The Tower of Akenash is a gorgeously realized setting rife with little details that bring it to life. The architecture is stunning and imaginative, evoking many old-world styles without directly aping any one in particular. With shades of steampunk and elements that appear to be wholly unique, this is anything but a generic fantasy world. Top-notch lighting really helps to bring it all together, giving each level its own tangible mood. The characters that inhabit the world are equally well-made, with distinctive but practical armor designs and worn faces full of personality – they could do with a few more different faces, but every game has its budget limitations. Styx himself looks fantastic, with a scarred, world-weary face and sharp, glowing eyes that betray his cunning – a far cry from your typical game protagonist. The texture work on some models can be a little fuzzy, but that’s forgivable in light of such excellent designs.

The game makes it clear from the outset that goblins are foul creatures – in case all the barfing and spitting didn’t clue you in – and Styx embodies that whenever he speaks. Whether he’s crying out in pain or having a friendly conversation, he’ll loose a torrent of obscenities that would make Trevor Phillips blush. Just like in Of Orcs and Men, every other line in Styx: Master of Shadows contains, at the very least, an f-bomb. If you don’t have too delicate a constitution, many of these lines are outright hysterical, and they don’t just come from the hero. As you sneak around, you’ll hear the guards talk amongst themselves. Mostly this amounts to exposition about the world, but occasionally they’ll bring up petty jealousies, or discuss their drug habits, or wax poetic about finding a quiet corner in which to masturbate – and these moments humanize them a little.

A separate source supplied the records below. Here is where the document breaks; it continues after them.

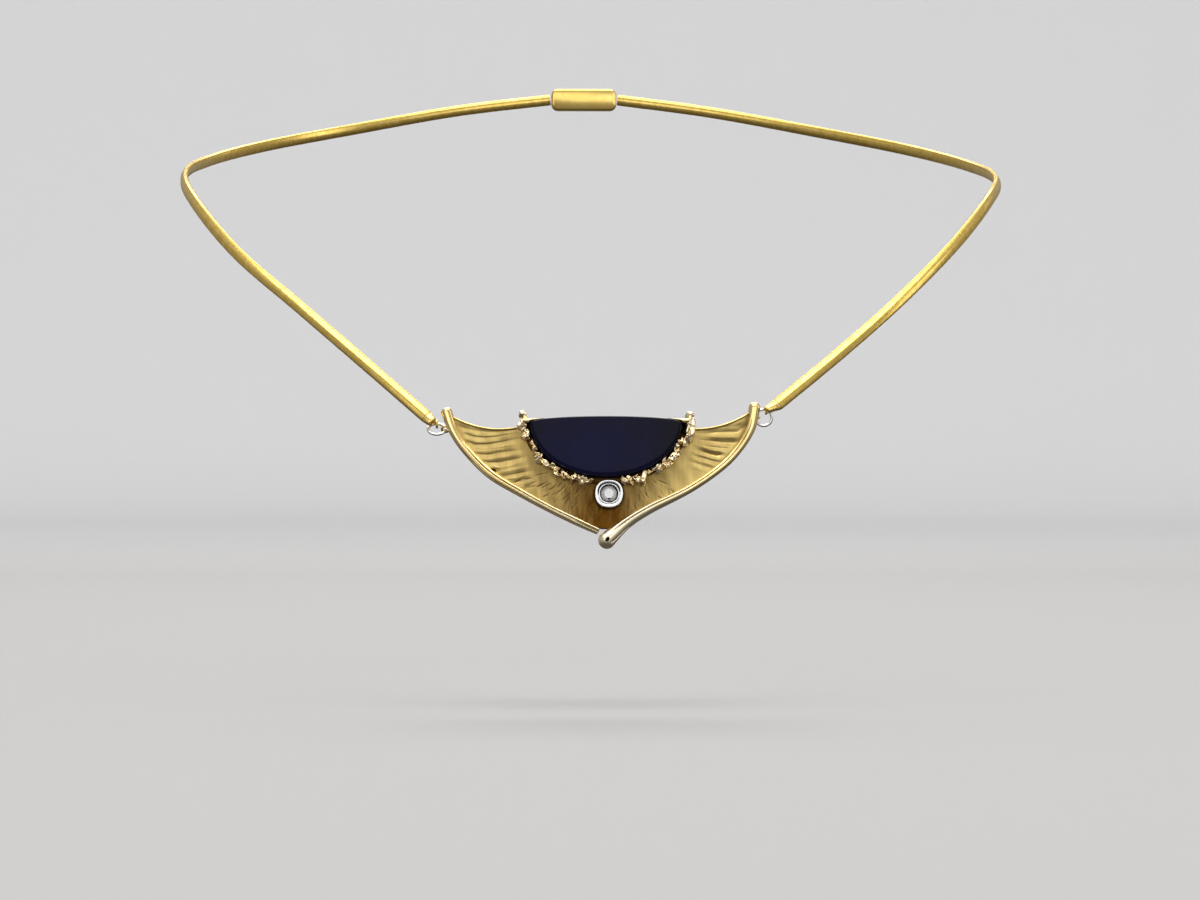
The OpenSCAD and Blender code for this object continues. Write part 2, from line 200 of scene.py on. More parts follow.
def pointValues(obj, **looks):
    for name, values in looks.items():
        made = obj.data.attributes.new(name, "FLOAT", "POINT")
        made.data.foreach_set("value", np.asarray(values, np.float32))


def crisp(obj, degrees):
    # steeper edges than this stay edges
    obj.modifiers.new("edges", "EDGE_SPLIT").split_angle = radians(degrees)
    return obj


def shaderTree(name):
    material = bpy.data.materials.new(name)
    material.use_nodes = True
    tree = material.node_tree
    return material, tree, tree.nodes["Principled BSDF"]


def fill(node, inputs):
    # each input takes a plain value, an output, or the first output of another node
    for name, value in inputs.items():
        if isinstance(value, bpy.types.Node):
            value = next(output for output in value.outputs if output.enabled)
        if isinstance(value, bpy.types.NodeSocket):
            node.id_data.links.new(value, node.inputs[name])
        else:
            node.inputs[name].default_value = value


def newNode(tree, kind, inputs={}, **settings):
    # shader nodes go by their short names
    node = tree.nodes.new(kind if "Node" in kind else "ShaderNode" + kind)
    for name, value in settings.items():
        setattr(node, name, value)
    fill(node, inputs)
    return node


def geoNode(tree, kind, inputs={}, **settings):
    return newNode(tree, "GeometryNode" + kind, inputs, **settings)


def reckon(tree, operation, *values):
    return newNode(tree, "Math", dict(enumerate(values)), operation=operation)


def noise(tree, place, scale, detail=2, roughness=0.5):
    return newNode(tree, "TexNoise", {"Vector": place, "Scale": scale, "Detail": detail,
                                      "Roughness": roughness})


def between(tree, value, low, high, **settings):
    # 0 at the low value, 1 at the high one
    return newNode(tree, "MapRange", {"Value": value, "From Min": low, "From Max": high},
                   **settings)


def placeOn(tree, output="Object"):
    return newNode(tree, "TexCoord").outputs[output]


def carried(tree, label):
    # a value that the piece carries on its points or faces
    return newNode(tree, "Attribute", attribute_name=label).outputs["Fac"]


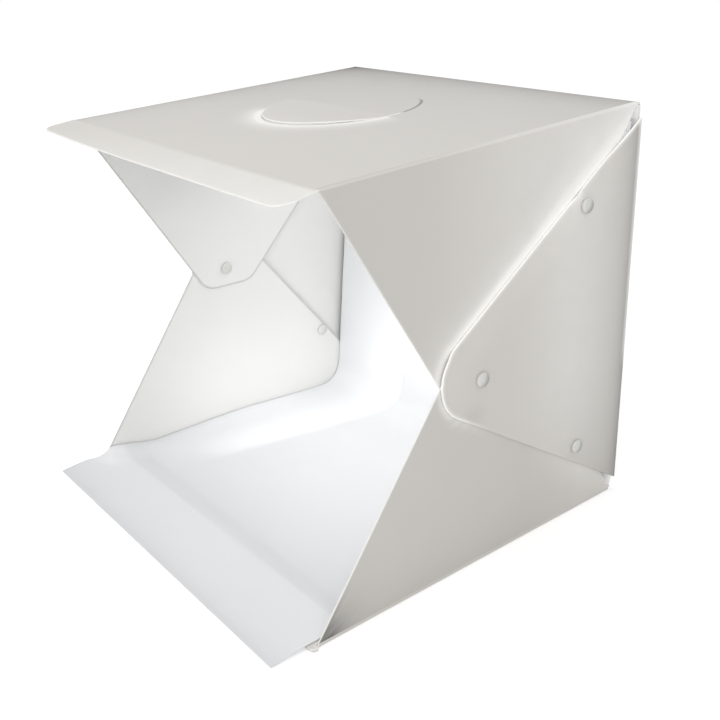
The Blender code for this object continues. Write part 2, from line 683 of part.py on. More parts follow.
def rectangle(x, y, length, width):
    return [(x - length / 2, y - width / 2), (x + length / 2, y - width / 2),
            (x + length / 2, y + width / 2), (x - length / 2, y + width / 2)]


def board_islands():
    """Lamps in a row, with a resistor between every few of them, clear of the inlet's end."""
    islands = []
    for k in range(LAMP_COUNT):
        x = (k - (LAMP_COUNT - 1) / 2) * LAMP_PITCH - INLET_LENGTH / 2
        islands.append((rectangle(x, 0, LAMP_LENGTH, LAMP_WIDTH), LAMP_HEIGHT))
        if k % RESISTOR_EVERY == RESISTOR_EVERY // 2:
            middle = x + LAMP_PITCH / 2
            islands.append((rectangle(middle, 0, RESISTOR_LENGTH, RESISTOR_WIDTH), RESISTOR_HEIGHT))
    return islands


def light_strips(finishes, fold):
    """Tape, board and inlet of both strips, hung under the top with their lamps facing down."""
    down = Matrix.Rotation(pi, 4, "X")
    right = STRIP_LENGTH / 2
    inlet_middle = INLET_TOP - INLET_HEIGHT / 2
    seat = INLET_WALL + GAP
    face = rectangle(0, 0, INLET_WIDTH, INLET_HEIGHT)
    inside = rectangle(0, 0, INLET_WIDTH - 2 * INLET_WALL, INLET_HEIGHT - 2 * INLET_WALL)
    carrier = rectangle(0, 0, INLET_WIDTH - 2 * seat, INLET_HEIGHT - 2 * seat)
    tongue = rectangle(0, 0, INLET_TONGUE_WIDTH, INLET_TONGUE_HEIGHT)
    reach = INLET_LENGTH - INLET_BACK - INLET_TONGUE_INSET
    for end, line in STRIP_LINES.items():
        block(f"{end}_light_strip_tape", (STRIP_LENGTH, STRIP_WIDTH, STRIP_TAPE), finishes["tape"],
              top_matrix(line, TAPE_TOP - STRIP_TAPE / 2), fold)
        outline = rectangle(0, 0, STRIP_LENGTH, STRIP_WIDTH)
        plate(f"{end}_light_strip_board", outline, STRIP_BOARD, finishes["board"],
              top_matrix(line, BOARD_TOP) @ down, fold, islands=board_islands())
        # Local Z runs to the right, out of the inlet's mouth
        sideways = frame_of(Vector((right - INLET_LENGTH, 0, 0)), Vector((0, 1, 0)), Vector((0, 0, 1)))
        place = top_matrix(line, inlet_middle) @ sideways
        plate(f"{end}_inlet_shell", face, INLET_LENGTH, finishes["metal"], place, fold, [inside])
        plate(f"{end}_inlet_tongue", carrier, INLET_BACK, finishes["black"], place, fold,
              islands=[(tongue, reach)])


def build():
    clear_scene()
    sheet = finish("white_sheet", SHEET_WHITE, 0.45)
    base_panel(sheet)
    base_front_lip(sheet)
    back_panel(sheet)
    backdrop(finish("backdrop_sheet", (0.86, 0.87, 0.88), 0.55))
    backdrop_pads(finish("hook_pad", (0.80, 0.80, 0.80), 0.9), finish("loop_pad", (0.85, 0.85, 0.85), 0.95))
    fold = crease("top_crease", BACK_HEAD + Vector((0, 0, GAP / 2)))
    top_panel(sheet, fold)
    port_cover(sheet, fold)
    top_front_lip(sheet, fold)
    creases = side_flaps(sheet, fold)
    press_studs(finish("snap_plastic", (0.78, 0.78, 0.76), 0.3), creases)
    light_strips({
        "tape": finish("foam_tape", (0.85, 0.85, 0.84), 0.8),
        "board": finish("board_white", (0.84, 0.85, 0.83), 0.4),
        "metal": finish("inlet_metal", (0.70, 0.70, 0.70), 0.3, 1.0),
        "black": finish("inlet_black", (0.03, 0.03, 0.03), 0.5),
    }, fold)


build()
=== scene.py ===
"""A folding tabletop light tent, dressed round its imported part.

Every sheet piece is one middle surface worked out on a grid, given its thickness and a soft rim. A flap's
grid is its flat cut outline, taken from the CAD node, carried round the crease that joins it to its
neighbour. Metres, +Z up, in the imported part's frame.
"""

import json

import bpy
import numpy as np
from mathutils import Matrix, Vector


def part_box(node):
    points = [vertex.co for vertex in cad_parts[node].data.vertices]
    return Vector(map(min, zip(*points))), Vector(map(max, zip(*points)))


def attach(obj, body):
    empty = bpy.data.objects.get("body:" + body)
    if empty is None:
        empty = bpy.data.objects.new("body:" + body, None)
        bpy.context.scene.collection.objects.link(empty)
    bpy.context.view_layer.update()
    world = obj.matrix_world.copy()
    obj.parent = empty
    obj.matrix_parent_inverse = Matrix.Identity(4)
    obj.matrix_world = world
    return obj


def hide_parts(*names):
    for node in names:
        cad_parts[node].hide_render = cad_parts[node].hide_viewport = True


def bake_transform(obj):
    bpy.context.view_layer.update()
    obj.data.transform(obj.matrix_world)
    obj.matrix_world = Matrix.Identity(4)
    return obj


# Sheet stock, the play between layers, the softened part of a cut edge, and each crease's bend at its middle
# surface, with the tab that the bend's piece keeps on its parent
SHEET = 0.0008
HALF_SHEET = SHEET / 2
GAP = 0.0003
RIM = 0.00024
CREASE_RADIUS = 0.0011
REAR_CREASE_RADIUS = 0.0012
BACK_CREASE_RADIUS = 0.0010
LIP_CREASE_RADIUS = 0.0040
TAB = 0.0012
REAR_TAB = 0.0003
BACK_TAB = 0.0008
LIP_TAB = 0.0002
TOP_LIP_BEND = np.radians(8.0)

# A distance from a crease at which nothing of it shows
NO_CREASE = 0.02

# How far the middle of each panel is bowed, and the top's ripple
TOP_CROWN = 0.0008
TOP_RIPPLE = 0.00012
BACK_CROWN = 0.0010

# How the top's lip is warped at its left end, its middle and its right end
LIP_RISE_LEFT = 0.0017
LIP_DROOP = 0.0005
LIP_DROOP_RIGHT = 0.0007

# How far the back flaps' free edges settle towards the bottom flaps, how much more where only the top flap
# lies under them, how wide that bend is, and how far round a press stud the flap stays up
EDGE_SETTLE = 0.0021
EDGE_SETTLE_MORE = 0.0012
EDGE_SETTLE_REACH = 0.0085
STUD_HOLDS = 0.0056

# The painted shadow in a nick beside the upper press stud, and the painted shade of a dent by the
# tongue's lower corner
NICK_SHADOW_Y = 0.0643
NICK_SHADOW_Z = 0.1915
NICK_SHADOW_SIZE = 0.0012
DENT_SHADE_AHEAD = 0.1235
DENT_SHADE_UP = 0.0935
DENT_SHADE_SIZE = 0.0075

# The heights over which the back flap's cut edge takes its painted highlight and painted glint and comes
# clear of the layer under it
EDGE_HIGHLIGHT_FROM = 0.082
EDGE_GLINT_FROM = 0.090
EDGE_CLEAR_FROM = 0.098
EDGE_RUN = 0.012
EDGE_HIGHLIGHT_WIDTH = 0.0012

# The port: an oval's front half on its hinge line, how its cover stands, and how far forward of the hinge
# line the left side's cut shows no pale edge
PORT_HALF_WIDTH = 0.0400
PORT_LENGTH = 0.0470
PORT_KERF = 0.0005
PORT_TAB = 0.0010
PORT_COVER_LIFT = np.radians(2.8)
PORT_COVER_CURL = -0.0009
PORT_QUIET_END = 0.034
PORT_QUIET_FADE = 0.010

# How far from its crease the back flap has bent out over the press studs, and from where on its free edges
# settle in full; and how the back panel's foot tapers
BACK_FLAP_BEND_RUN = 0.0220
BACK_FLAP_SETTLE_FROM = 0.026
BACK_FOOT_TAPER = 0.0016
BACK_FOOT_TAPER_RISE = 0.0100

# Where the painted shade in the bottom flaps' front foot corner is darkest
FOOT_CORNER_Y = -0.108
FOOT_CORNER_Z = 0.004

# The hem at the base's front
BASE_LIP_NOSE = 0.0042
BASE_LIP_RETURN = 0.0200
BASE_LIP_OVERHANG = 0.0016
BASE_LIP_CORNER = 0.0036

# Press studs, how deep their pieces sit in the sheet's play, and the way their shaded side faces
CAP_RADIUS = 0.0040
CAP_ROUND = 0.0016
CAP_HEIGHT = 0.0024
INNER_CAP_HEIGHT = 0.0019
POST_RADIUS = 0.0012
POST_HOLE = POST_RADIUS + 0.0001
CAP_POST = 0.00175
SEAT = -0.00026
LEE_WAY = (0, 0.85, -0.5)
SOCKET_RADIUS = 0.0040
SOCKET_BORE = 0.0030
SOCKET_FLOOR = 0.00035
STUD_NECK = 0.0018
STUD_HEAD = 0.0021
CLEARANCE_HOLE = 0.0044

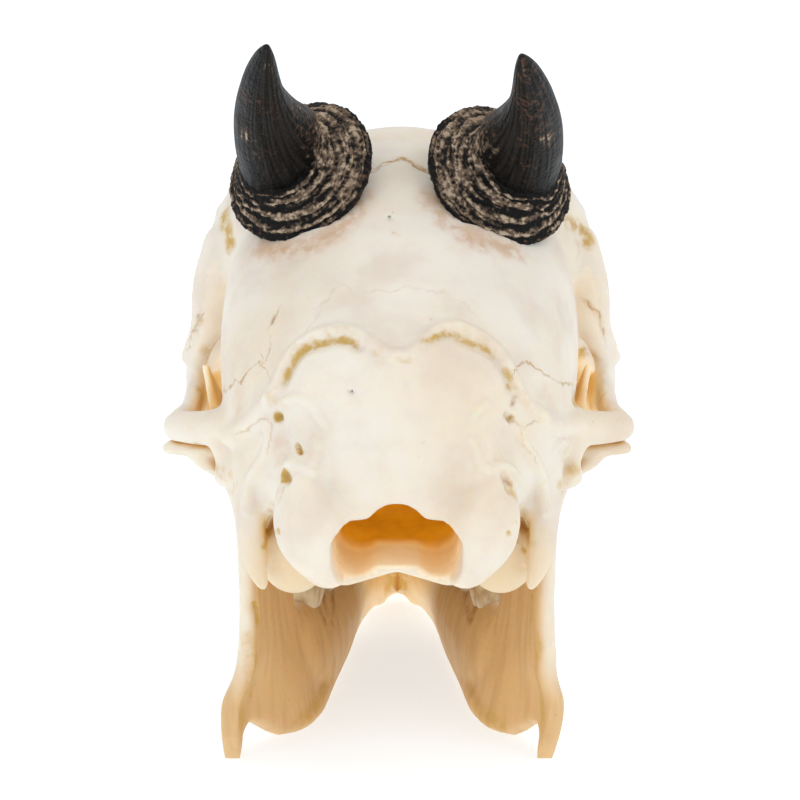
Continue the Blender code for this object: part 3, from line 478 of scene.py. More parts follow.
def add_hull(shape, first, second, side):
    """Adds the closed hull round two beads."""
    hull = bmesh.new()
    for x, y, z, rx, ry, rz in (first, second):
        place = Matrix.Translation(Vector((side * x, y, z)) * MM) @ Matrix.Diagonal((rx * MM, ry * MM, rz * MM, 1.0))
        bmesh.ops.create_icosphere(hull, subdivisions=3, radius=1.0, matrix=place)
    found = bmesh.ops.convex_hull(hull, input=hull.verts)
    inside = {item for item in found["geom_interior"] + found["geom_unused"] if isinstance(item, bmesh.types.BMVert)}
    bmesh.ops.delete(hull, geom=list(inside), context="VERTS")
    bmesh.ops.recalc_face_normals(hull, faces=hull.faces)
    mesh = bpy.data.meshes.new("hull")
    hull.to_mesh(mesh)
    hull.free()
    shape.from_mesh(mesh)
    bpy.data.meshes.remove(mesh)


def add_limb(shape, beads, sides=(1, -1), steps=3):
    """Adds a smooth limb that runs through a row of beads, on each of the given sides."""
    row = curve_through(beads, steps)
    for side in sides:
        for first, second in zip(row, row[1:]):
            add_hull(shape, first, second, side)


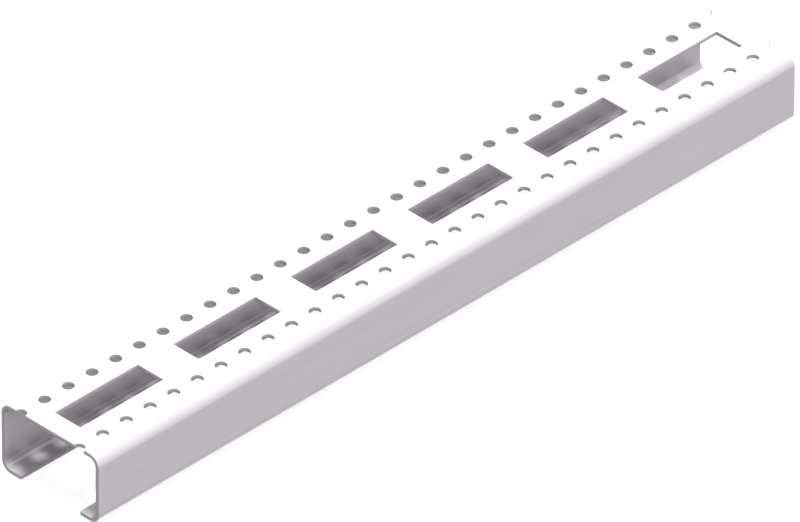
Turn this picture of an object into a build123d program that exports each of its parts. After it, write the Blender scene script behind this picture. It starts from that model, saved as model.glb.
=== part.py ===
"""Slotted strut channel: a short length of cold-rolled steel C channel with a punched web.

Millimetres. X runs along the channel, Y across it, +Z up. The channel lies web up on its two
lips, and the origin is at the middle of its underside.
"""

from build123d import *

import os

# the rolled section
LENGTH = 300.0
WIDTH = 42.0
HEIGHT = 25.0
THICKNESS = 1.4
BEND_RADIUS = 4.0  # outside face of all four bends
MOUTH_WIDTH = 25.4  # clear gap between the tips of the two lips

# rectangular slots along the middle of the web
SLOT_LENGTH = 35.0
SLOT_WIDTH = 11.0
SLOT_PITCH = 50.0

# small round holes in two rows, one beside each edge of the web
HOLE_DIAMETER = 4.0
HOLE_PITCH = 10.0
HOLE_ROW_SPACING = 25.0

# the stock is sheared through the middle of a hole, so each row has half a hole at both ends
slot_count = int(LENGTH // SLOT_PITCH)
hole_count = int(LENGTH // HOLE_PITCH) + 1

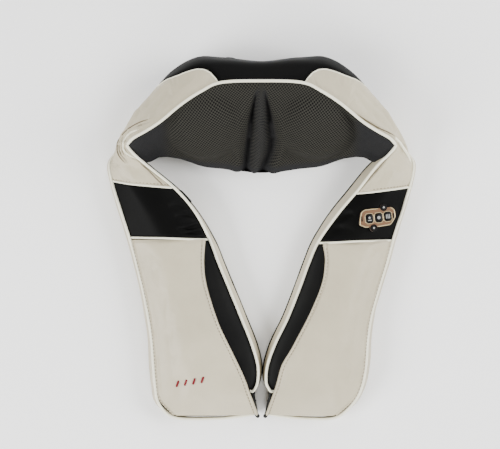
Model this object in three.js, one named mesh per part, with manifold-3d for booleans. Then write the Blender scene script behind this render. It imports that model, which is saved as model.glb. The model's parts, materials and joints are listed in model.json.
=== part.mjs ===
// Shiatsu neck massager: padded collar, two flat arms with hand pockets, twin rotating massage heads.
// Millimetres, +Z up, X to the wearer's left-right, +Y to the back of the neck pad.
import * as THREE from 'three';
import Module from 'manifold-3d';
import { mergeVertices } from 'three/addons/utils/BufferGeometryUtils.js';

const wasm = await Module();
wasm.setup();

// ---------- driving sizes ----------
const GAP = 0.3;                 // clearance between neighbouring solids
const PAD_END = 146;             // half width of the straight neck pad
const CENTRE_PANEL = 63;         // half width of the black centre panel
const WALL = 6.5;                // padded cover thickness
const TILT = 36 * Math.PI / 180; // slope of the massage mechanism
const MECH_Y = 142;              // mechanism origin on the padded face
const MECH_Z = 56;
const HEAD_X = 72;               // head axis either side of the middle
const HEAD_V = 5.5;                // head axis up the slope
const TEETH = 20;
const MODULE = 1.5;
const WHEEL_R = TEETH * MODULE / 2;
const WORM_R = 5.2;
const LEAD = Math.PI * MODULE;   // single start worm
const GEAR_W = -40.5;            // height of the gear plane along the head axis
const WHEEL_T = 8;
const WORM_V = HEAD_V + WHEEL_R + WORM_R;
const BALL_R = 16;
const BALL_ORBIT = 27;
const SMALL_R = 13;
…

There’s a thoughtfulness that underscores all of this raucous vulgarity though, and in that way it’s somewhat reminiscent of my time playing Drakengard 3.

Styx’s musical score is nothing short of phenomenal, with full orchestral arrangements composed by French artist Henri Pierre Pellegrin. The songs are moody and somber, punctuated with bursts of percussion and furious strings when the action heats up. Music like this can really help to stretch a game’s tension to its breaking point. It’s not quite up to the level of Olivier Derivière’s score for of Orcs and Men (which was performed by the Boston String Quartet), but then, almost nothing else is. This is easily one of the best soundtracks so far this generation, and it’s among the best the stealth genre has to offer as well.


Closing Comments:

Styx: Master of Shadows is as pure a stealth game as they come. It forces you to be thoughtful and to observe, and rewards your patience with a satisfying tension that few games can match. The abilities Styx has at his disposal are all great fun to use, and the levels are designed in such a way as to encourage experimentation and creativity. Ghosting through a level is exhilarating in ways I haven’t felt in ages, and Styx brings a substantially better story to the table than most of its contemporaries. Despite a few rough edges, Styx: Master of Shadows deserves a place alongside Metal Gear Solid 3, Hitman: Blood Money, and Mark of the Ninja as one of the best titles the genre has to offer.